The Conference Board, an industry group, said its index of consumer confidence rose to 78.1 from an upwardly revised 72.0 in November and above the expected 76.0 reading.
"The market was kind of flat until the pieces of economic data came out, none of which were particularly exceptional, but it seemed to drive more buying," said Stephen Massocca, managing director at Wedbush Equity Management LLC in San Francisco.
Data earlier in the day showed that the S&P/Case-Shiller composite index of home prices in 20 metropolitan areas gained 0.2 percent in October from September, but posted the strongest annualized gain in October in more than seven years.

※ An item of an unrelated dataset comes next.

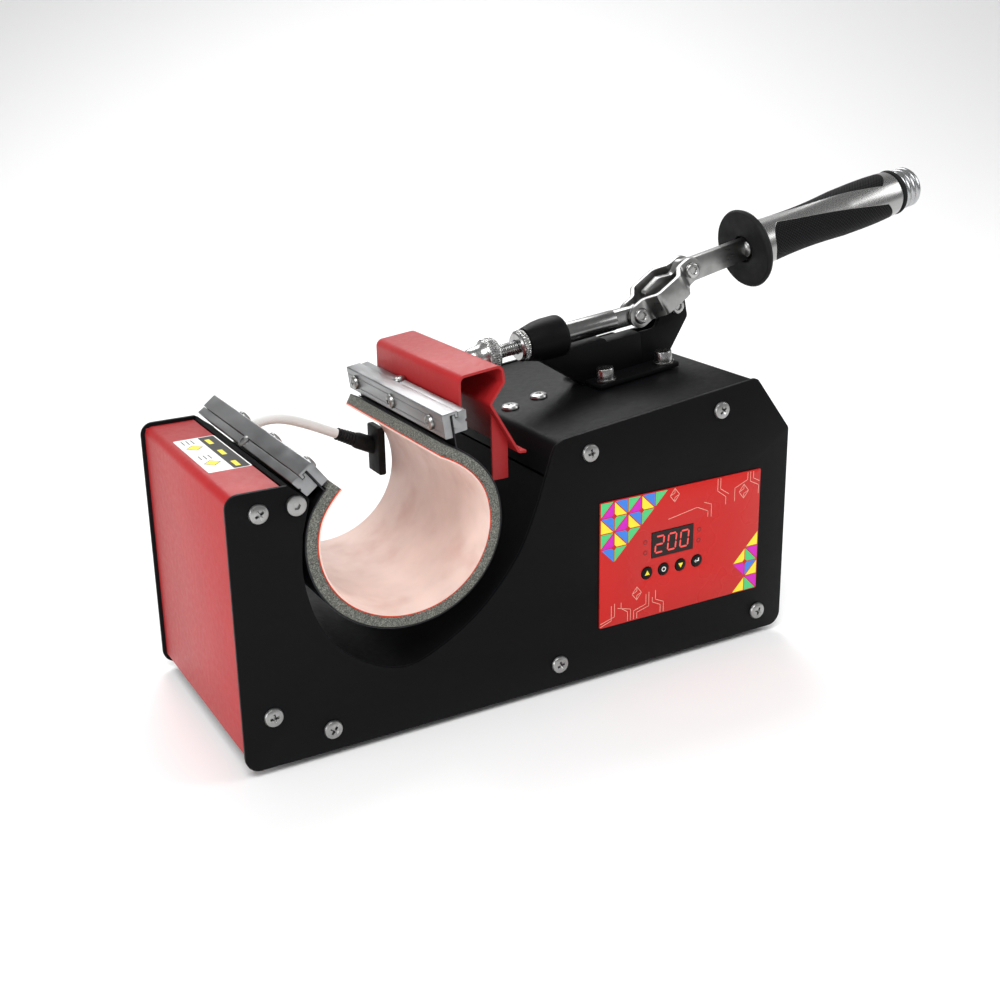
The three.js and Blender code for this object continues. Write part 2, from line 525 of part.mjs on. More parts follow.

The Dow Jones industrial average rose 49.36 points or 0.30 percent, to 16,553.65. The S&P 500 gained 5.27 points or 0.29 percent, to 1,846.34. The Nasdaq Composite added 17.09 points or 0.41 percent, to 4,171.29.
For the month, the Dow is up 2.9 percent, the S&P 500 has gained 2.2 percent and the Nasdaq has risen 2.8 percent.
"Is this the final leg of what all the talking heads have been calling the 'Santa Claus rally'? Or are we going to continue this story into the new year due to the taper talk?" said Weston Boone, managing director of equity trading at Stifel Capital Markets in Baltimore.
Twitter Inc appeared to turn the corner on its steep two-day losing streak, posting gains of 4.3 percent to $63.17 by the afternoon. The stock's price had tumbled 17 percent between Thursday and Monday. Twitter was the third most traded New York Stock Exchange-listed company.
Marvell Technology Group Ltd jumped 5.5 percent to $14.51 after private equity firm KKR & Co LLP reported a 6.8 percent stake in the chipmaker, according to a regulatory filing.
Hertz Global Holdings Inc surged 9 percent to $28.23 after the company said it had adopted a one-year shareholder rights plan in response to "unusual and substantial activity" it has observed in its shares. Hertz was the second most actively traded New York Stock Exchange-listed company by the afternoon, behind only Bank of America.